Dice Manuel Murillo, el hombre que soñó con ser francotirador por Whatsapp, que él no quería disparar a Sánchez, sino que lo comentó “para impresionar a la chica de Vox”. Dice que fue “fruto del alcohol”, que “ese día estaba inspirado”. Esa sinvergonzonería me alegró el viernes. Ahora España levanta las cejas, pero cuando cae la noche del sábado es fácil contemplar a la chavalería enamorada dando vueltas por Malasaña, abandonando a sus amigos y saliendo de los tugurios como pollos sin cabeza, refugiándose en un portal y fumando un cigarro mientras les tiemblan los dedos gélidos en un mensaje descarnado e ilegible. 

Son los romances ingratos de la bohemia madrileña: es probable que esos chicos lo hayan perdido todo, es seguro que acabarán enredados en un labio irrelevante que les propicie el olvido, pero saben que las palabras son lo único que les queda para jugar. Y las lanzan a la red. Y nunca hay fuegos artificiales. El amor se parece mucho más a El Pico que a ninguna película de Woody Allen.  

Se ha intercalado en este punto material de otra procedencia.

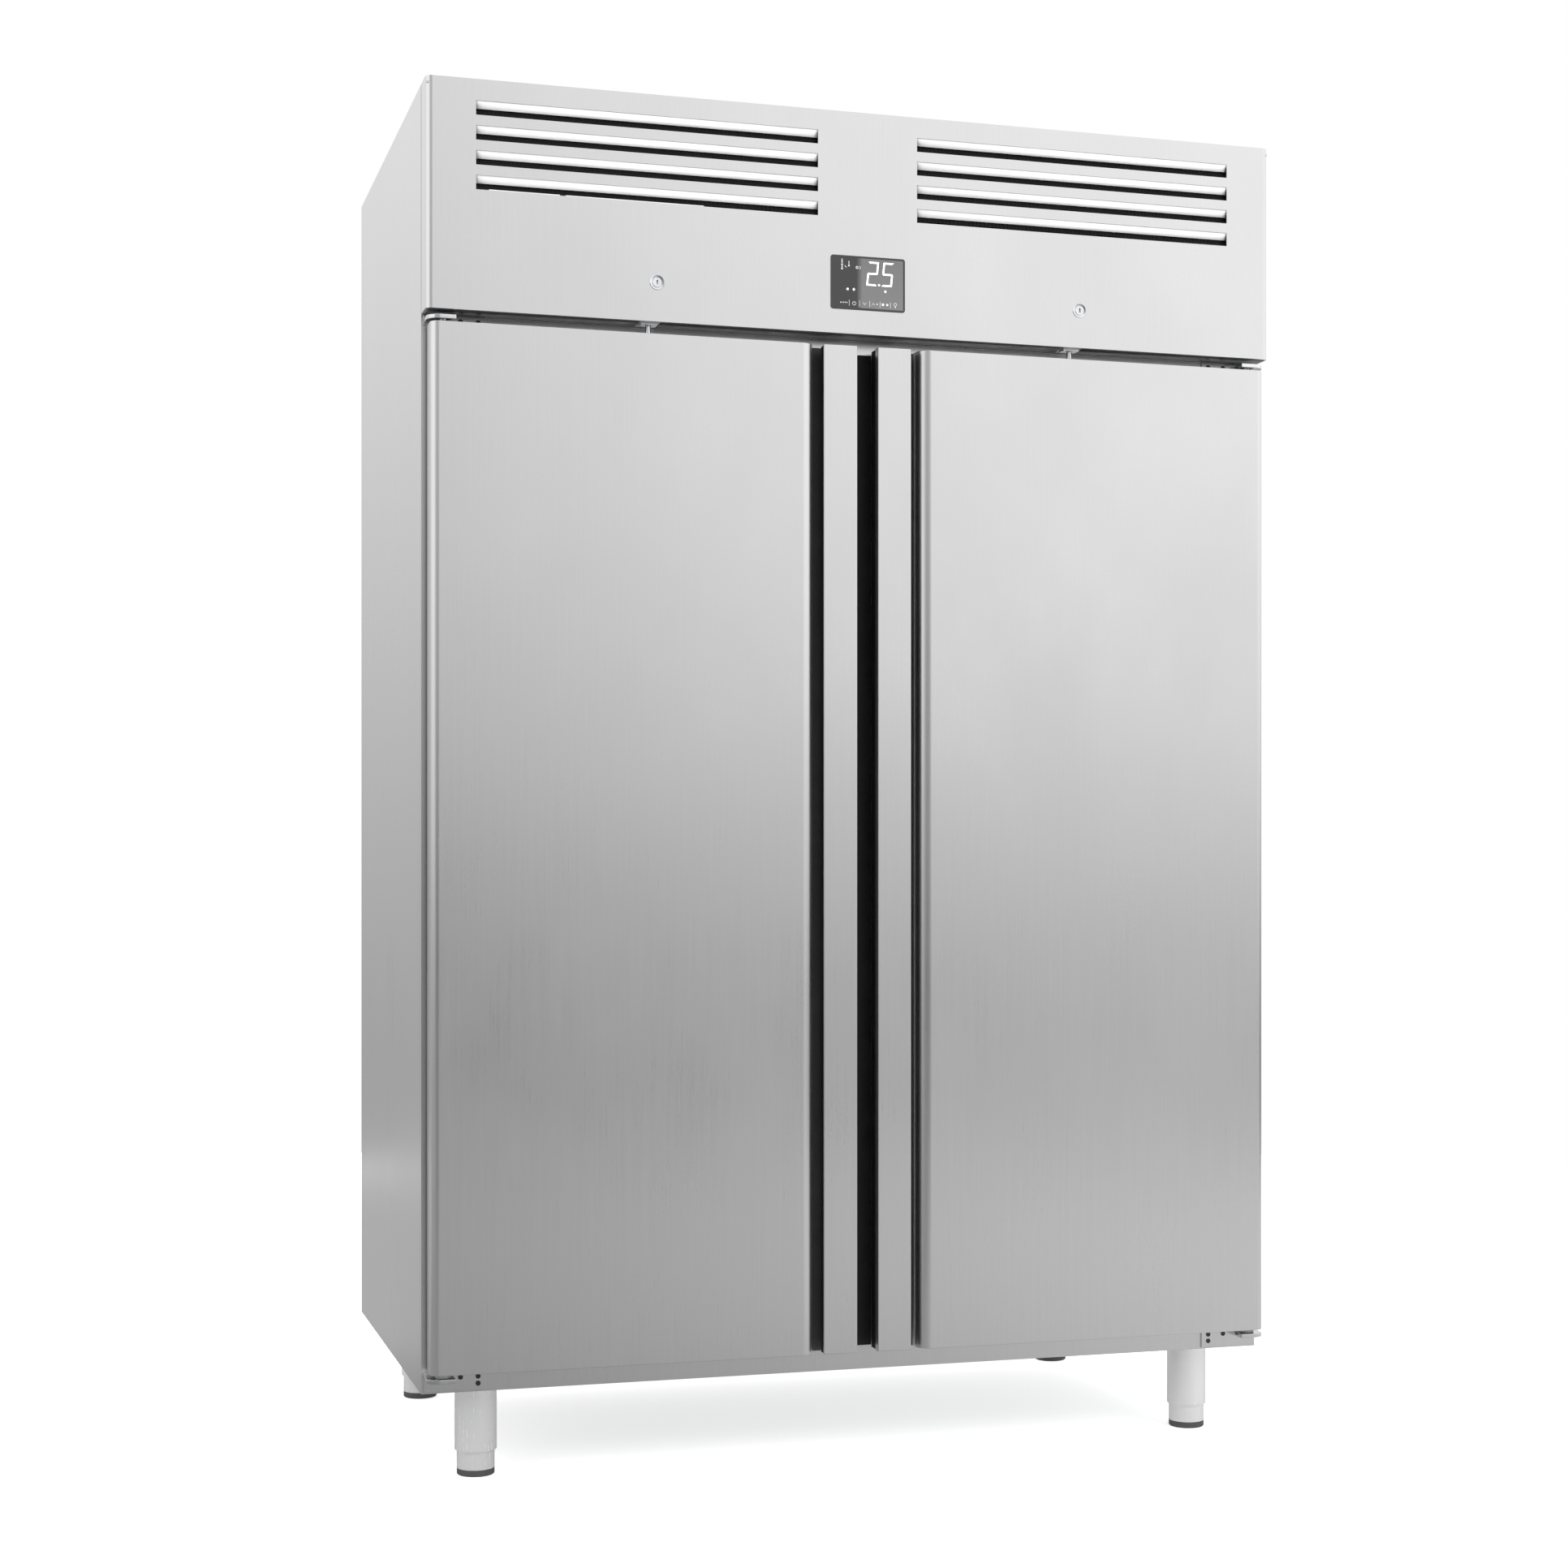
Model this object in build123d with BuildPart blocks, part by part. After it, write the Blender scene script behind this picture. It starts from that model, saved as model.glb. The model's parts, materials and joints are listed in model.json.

Yo he visto sus bocas desencajadas, sus caras de angustia, sus gestos de espera. Aguardan su dosis, lo que es suyo, lo que nunca lo fue, lo que jamás debió dejar de serlo. Compran una lata, achinan los ojos, abrazan al colega que ha salido a buscarles. ¿Estará despierto, estará despierta? Vale que hay verbos calientes y llamadas del ahorro a las seis de la mañana -lo decía Quique González, “los últimos románticos se acaban acostando con cualquiera”-, pero también hay declaraciones urgentes, arrebatos temerarios, pérdidas de dignidad que sólo significan algo hermoso: uno quiere al otro más que a sí mismo. Esa verdad terrible sólo nos alumbra a la salida de los afters, en el sexto whisky-cola. Spoiler: sale mal. 

Miren lo que escribió Henry Miller a Anaïs Nin, carne cruda de Whatsapp ebrio: “Te quiero. Quiero joder contigo salvajemente. Lo que tuvimos no fueron más que entremeses. Quiero hacer de todo contigo. No hemos empezado a follar todavía”. Creo que ya había cumplido los sesenta, pero nunca es demasiado tarde ni temprano para saltar a una piscina vacía. No se rían tanto: Manuel Murillo -sin munición- somos todos, al menos algunos días, cuando nos ponemos flamenquitos. Unos kamikazes, unos yonquis de la épica, unos adictos al fracaso, al desastre, al cariño intempestivo. Quien no haya mandado un mensaje esquizofrénico creyendo durante un instante que todo es posible debe estar muerto por dentro. O ser muy pobre en imaginación. 

La madrugada de Madrid y sus dolores no han dejado de ser eso que contaba Michi Panero, “cuatro horteras que no saben escribir un mal poema”, pero si no fuera por esas declaraciones abyectas a la luz de una farola, qué nos queda en este baile. Eso sí: al presunto francotirador de Sánchez, antes que un psiquiatra o un abogado, le habría hecho falta un buen amigo. Ese que te quita el móvil y te sacude la pájara cuando estás a punto de darle a “enviar”. Si esta noche tienen la tentación de hacerse un Murillo, búsquenlos, que están cerca y nunca se van: nuestros ángeles custodios, verdaderos amores de nuestra vida, que nos abrazan destruidos y siempre tienen suelto para un chupito más.